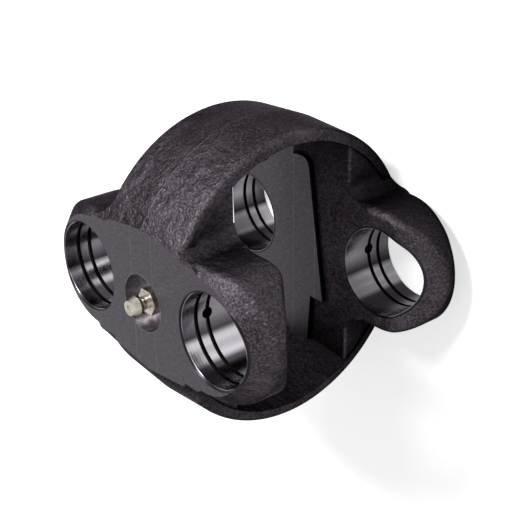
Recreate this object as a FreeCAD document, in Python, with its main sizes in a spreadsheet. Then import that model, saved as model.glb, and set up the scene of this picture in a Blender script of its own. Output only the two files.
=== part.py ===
import FreeCAD, Part
import Sketcher
import os
import math

# Centre yoke of a double-joint propeller shaft: one steel forging, milled and bored, with a grease
# fitting screwed into one side.
# Frame: X along the shaft, Y across it, Z along the four bearing bores.  The forging lies on the
# milled face of its lower side, Z = 0, and the grease fitting is in the upper side.

doc = FreeCAD.newDocument("centre_yoke")
sheet = doc.addObject("Spreadsheet::Sheet", "Sizes")

SIZES = [
    # bearing bores
    ("bore_radius", 15.1),          # bearing cup bore, 30.2 mm
    ("bore_spacing", 67.0),         # between the two bore axes of a side plate
    ("bore_chamfer", 0.6),          # at the outer mouth
    ("groove_width", 1.5),          # snap ring grooves
    ("groove_depth", 0.75),
    ("inner_groove", 34.9),         # groove centre, from the middle plane
    ("outer_groove", 39.3),
    ("channel_radius", 1.9),        # drilled grease channel between two bores
    # side plates
    ("half_width", 45.15),          # middle plane to a milled outer face
    ("half_gap", 23.9),             # middle plane to an inner face of the ears
    ("half_land", 22.6),            # middle plane to the raised land between the ears
    ("land_back", 8.6),             # land edge toward the rear ears
    ("land_front", 0.6),            # land edge toward the front ears, at its upper end
    ("land_corner", 8.6),           # the same at the corner near its foot
    ("land_foot", 2.4),             # the same below that corner
    ("land_top", 31.0),             # upper end of the land
    ("land_step", 20.4),            # level of the corner, below the shaft axis
    ("stock", 6.0),                 # depth of blank below the land, cut away by the side outline
    ("plate_half", 21.6),           # half the height of a plate
    ("plate_bevel", 2.2),           # 45 degree bevel along the milled face
    ("face_centre_front", 28.0),    # centre of an ear's conical end, along the shaft
    ("face_centre_rear", 29.2),
    ("nose_back", 14.3),            # from the ear's end back to where its inner face slopes
    ("nose_angle", 54.0),           # slope of the ear's inner face at its end
    ("knee_round", 8.0),            # where that slope starts
    ("plate_round", 2.7),           # rounding along a plate and round its ears
    ("hollow_front", 5.4),          # hollow between an ear and the ring's end face
    ("hollow_rear", 8.6),
    ("web_edge", 1.0),
    ("land_round", 3.8),
    ("web_half", 19.1),             # half length of the filled part inside the ring
    # ring
    ("ring_mid_radius", 51.4),      # at the parting line
    ("ring_rim_radius", 50.3),
    ("ring_half", 19.9),
    ("ring_bore_mid", 44.6),
    ("ring_bore_rim", 46.5),
    ("rim_round", 2.0),
    # grease fitting and its seat
    ("seat_along", -1.6),
    ("seat_across", -1.3),
    ("seat_radius", 9.7),
    ("seat_depth", 4.5),
    ("thread_radius", 3.0),
    ("thread_length", 3.6),
    ("hex_across", 8.0),
    ("hex_height", 3.0),
    ("neck_radius", 2.25),
    ("neck_height", 2.0),
    ("head_radius", 3.35),
    ("head_land", 1.0),
    ("head_cone", 2.7),
    ("tip_radius", 2.45),
    ("passage_radius", 1.3),
    ("port_radius", 0.9),
    ("tip_skin", 0.45),             # metal left at the port
    ("lip", 0.5),                   # at the foot of the passage
    ("lip_radius", 0.75),
    ("ball_radius", 1.15),
    ("spring_radius", 0.95),
    ("spring_wire", 0.16),
    ("spring_pitch", 0.8),
]
for row, (alias, value) in enumerate(SIZES, start=1):
    sheet.set("A%d" % row, alias)
    sheet.set("B%d" % row, str(value))
    sheet.setAlias("B%d" % row, alias)
doc.recompute()
S = {alias: float(sheet.get(alias)) for alias, value in SIZES}


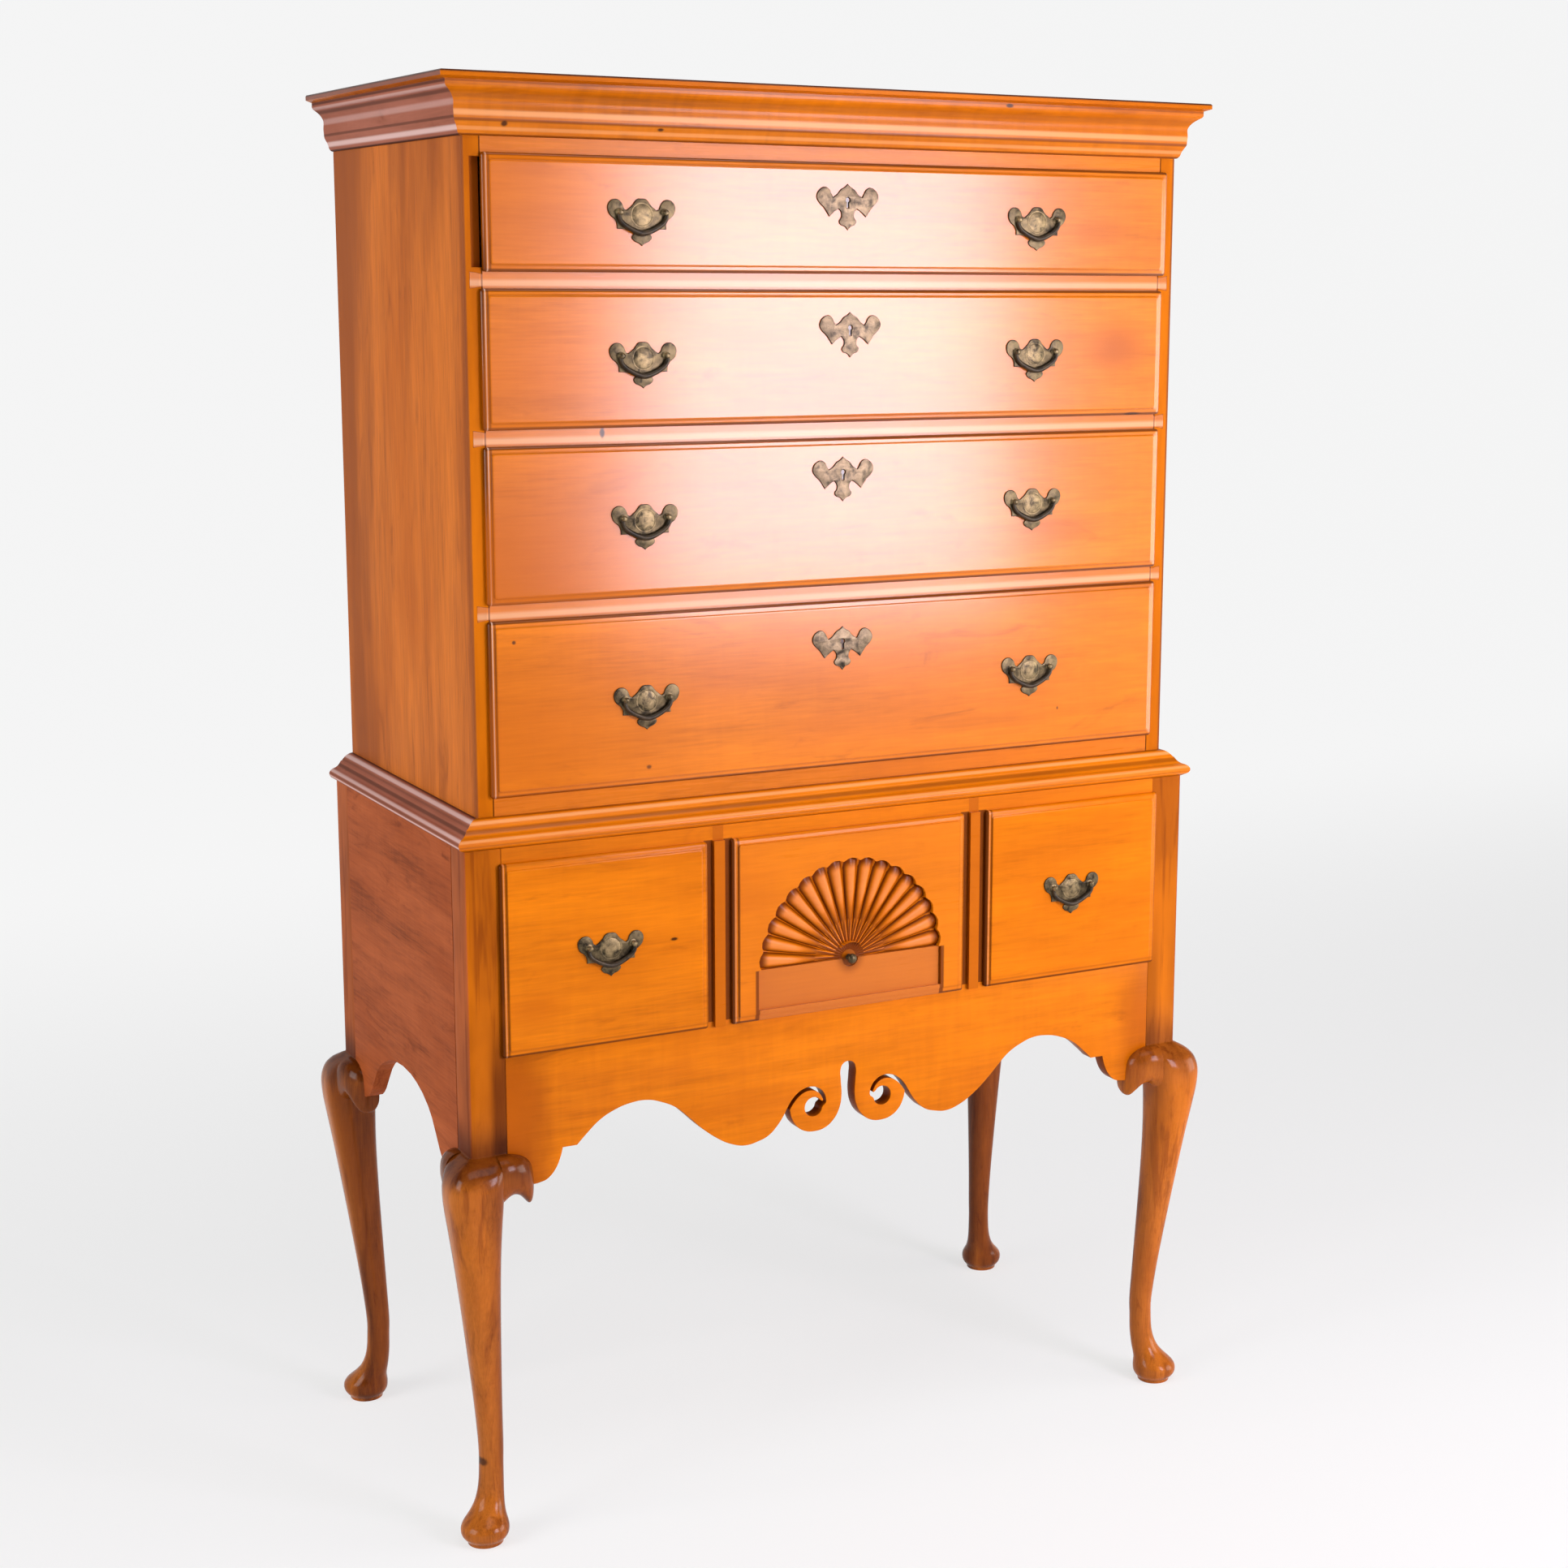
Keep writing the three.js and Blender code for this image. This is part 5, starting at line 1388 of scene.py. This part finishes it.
class HIGHBOY_OT_brasses(bpy.types.Operator):
    """Builds the bail pulls, the escutcheons and the fan's knob"""
    bl_idname = "highboy.brasses"
    bl_label = "Brasses"

    def execute(self, context):
        build_brasses()
        return {"FINISHED"}


class HIGHBOY_OT_boards(bpy.types.Operator):
    """Finishes the boards, rails and drawer boxes"""
    bl_idname = "highboy.boards"
    bl_label = "Boards"

    def execute(self, context):
        build_boards()
        return {"FINISHED"}


class HIGHBOY_OT_stage(bpy.types.Operator):
    """Sets up the backdrop, the lamps and the camera"""
    bl_idname = "highboy.stage"
    bl_label = "Stage"

    def execute(self, context):
        build_stage()
        return {"FINISHED"}


OPERATORS = (
    HIGHBOY_OT_legs, HIGHBOY_OT_apron, HIGHBOY_OT_mouldings, HIGHBOY_OT_fronts, HIGHBOY_OT_fan,
    HIGHBOY_OT_brasses, HIGHBOY_OT_boards, HIGHBOY_OT_stage,
)


class HIGHBOY_PT_panel(bpy.types.Panel):
    """Lists the highboy's sizes, colours and pieces"""
    bl_idname = "HIGHBOY_PT_panel"
    bl_label = "Highboy"
    bl_space_type = "VIEW_3D"
    bl_region_type = "UI"
    bl_category = "Highboy"

    def draw(self, context):
        for group in (context.scene.highboy_sizes, context.scene.highboy_colours):
            for key in group.__annotations__:
                self.layout.prop(group, key)
        for operator in OPERATORS:
            self.layout.operator(operator.bl_idname)


CLASSES = (HighboySizes, HighboyColours, *OPERATORS, HIGHBOY_PT_panel)


def register():
    for cls in CLASSES:
        bpy.utils.register_class(cls)
    bpy.types.Scene.highboy_sizes = bpy.props.PointerProperty(type=HighboySizes)
    bpy.types.Scene.highboy_colours = bpy.props.PointerProperty(type=HighboyColours)


def unregister():
    del bpy.types.Scene.highboy_sizes
    del bpy.types.Scene.highboy_colours
    for cls in reversed(CLASSES):
        bpy.utils.unregister_class(cls)


def main():
    register()
    for operator in OPERATORS:
        group, name = operator.bl_idname.split(".")
        getattr(getattr(bpy.ops, group), name)()


if __name__ == "__main__":
    main()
---+---
Problem to solve: Pick out the lines that have the word "with". Copy them all.

The reply:
Recreate this object as a FreeCAD document, in Python, with its main sizes in a spreadsheet. Then import that model, saved as model.glb, and set up the scene of this picture in a Blender script of its own. Output only the two files.
# Centre yoke of a double-joint propeller shaft: one steel forging, milled and bored, with a grease